As Bryan Preston noted at the start of the month, OWS is attempting to recreate civilization on the fly, as numerous past movements born in a state of religious fervor have attempted. That’s a task that seems easier and easier to accomplish, as the amount of knowledge required — and acceptable in polite society — continues to shrink.
spotlighting the hilarious quote about about OWS eschewing the Dewey Decimal System, yesterday, James Taranto wrote, “Take a college humanities department and deprive it of all the support it receives from capitalist enterprises–investment income from the institution’s endowment, tuition money from well-heeled parents, subsidies from taxpayers–and what do you get? A bunch of crazy freeloaders sleeping in a park.”
But the occupiers have been systematically denied a fair chunk of knowledge for quite some time now.
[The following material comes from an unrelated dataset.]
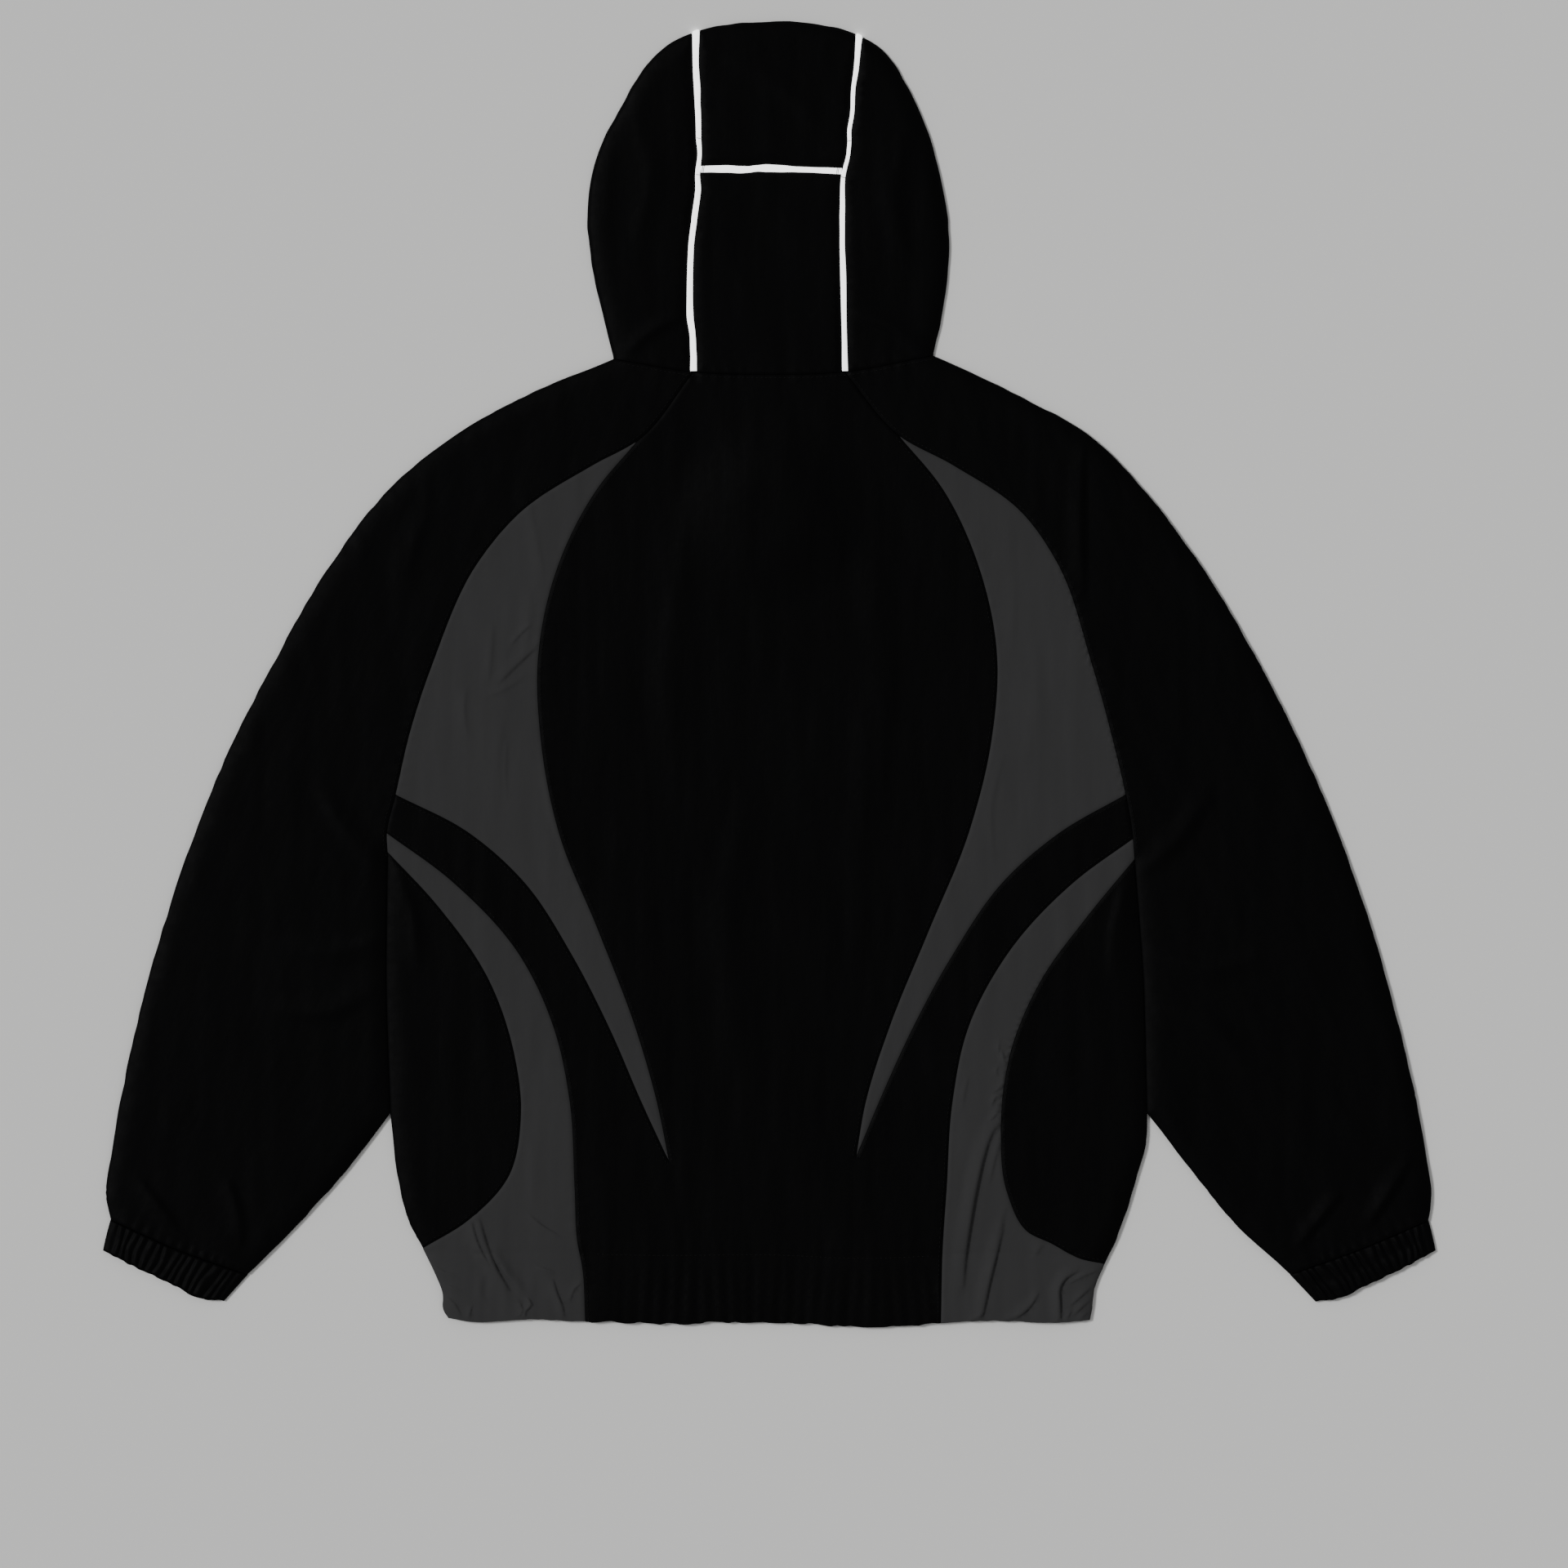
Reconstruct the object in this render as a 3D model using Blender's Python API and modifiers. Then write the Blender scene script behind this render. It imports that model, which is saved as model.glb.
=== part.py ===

And they’ve been quite eager to go along with process, all the while borrowing a fortune to learn less and less.
It’s almost enough to make you want to surrender to the madness and declare peace.
Update: Intellectual foundation for Occupy Wall Street finally revealed to world.
* The New York Times’ whitewash of the assorted Occupy Obamavilles isn’t exactly happening “unexpectedly,” is it?
** Fluoride? Somebody was rather obsessed with that at the recently shuttered Occupy Oakland; but then, the left took up General Ripper’s mantle quite some time ago.